We introduce and study the following natural total search problem, which we call the {\it heavy element avoidance} (Heavy Avoid) problem: for a distribution on N bits specified by a Boolean circuit sampling it, and for some parameter \delta(N) \ge 1/\poly(N) fixed in advance, output an N-bit string that has probability less than \delta(N). We show that the complexity of Heavy Avoid is closely tied to frontier open questions in complexity theory about uniform randomized lower bounds and derandomization. Among other results, we show:
1. For a wide range of circuit classes C, including ACC^0, TC^0, NC^1 and general Boolean circuits, EXP does not have uniform randomized C-circuits if and only if Heavy Avoid for uniform implicit C-samplers has efficient deterministic algorithms infinitely often. This gives the first {\it algorithmic characterization} of lower bounds for EXP against uniform randomized low-depth circuits. We show similar algorithmic characterizations for lower bounds in PSPACE, NP and EXP^{NP}.

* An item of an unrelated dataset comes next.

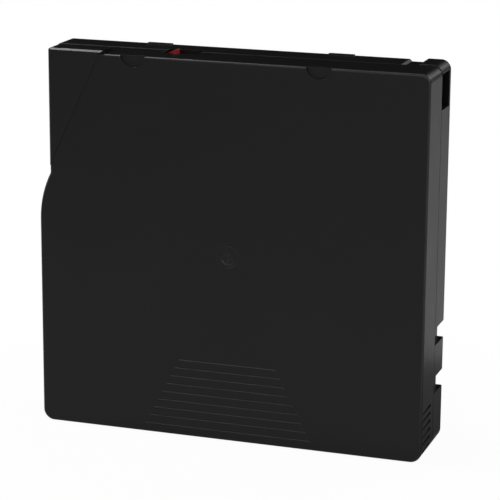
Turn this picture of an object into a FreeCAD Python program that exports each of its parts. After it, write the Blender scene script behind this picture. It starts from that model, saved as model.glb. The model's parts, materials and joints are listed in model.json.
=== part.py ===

2. Unconditionally, there are polynomial-time {\it pseudodeterministic} algorithms that work infinitely often for several variants of Heavy Avoid, such as for uniform samplers of small randomness complexity. In contrast, the existence of a similar algorithm that solves Heavy Avoid for arbitrary polynomial-time samplers would solve a long-standing problem about hierarchies for probabilistic time.
3. If there is a time and depth efficient deterministic algorithm for Heavy Avoid, then BPP = P. Without the depth-efficiency requirement in the assumption, we still obtain a non-trivial form of infinitely-often deterministic simulation of randomized algorithms. These results are shown using {\it non-black-box} reductions, and we argue that the use of non-black-box reductions is essential here.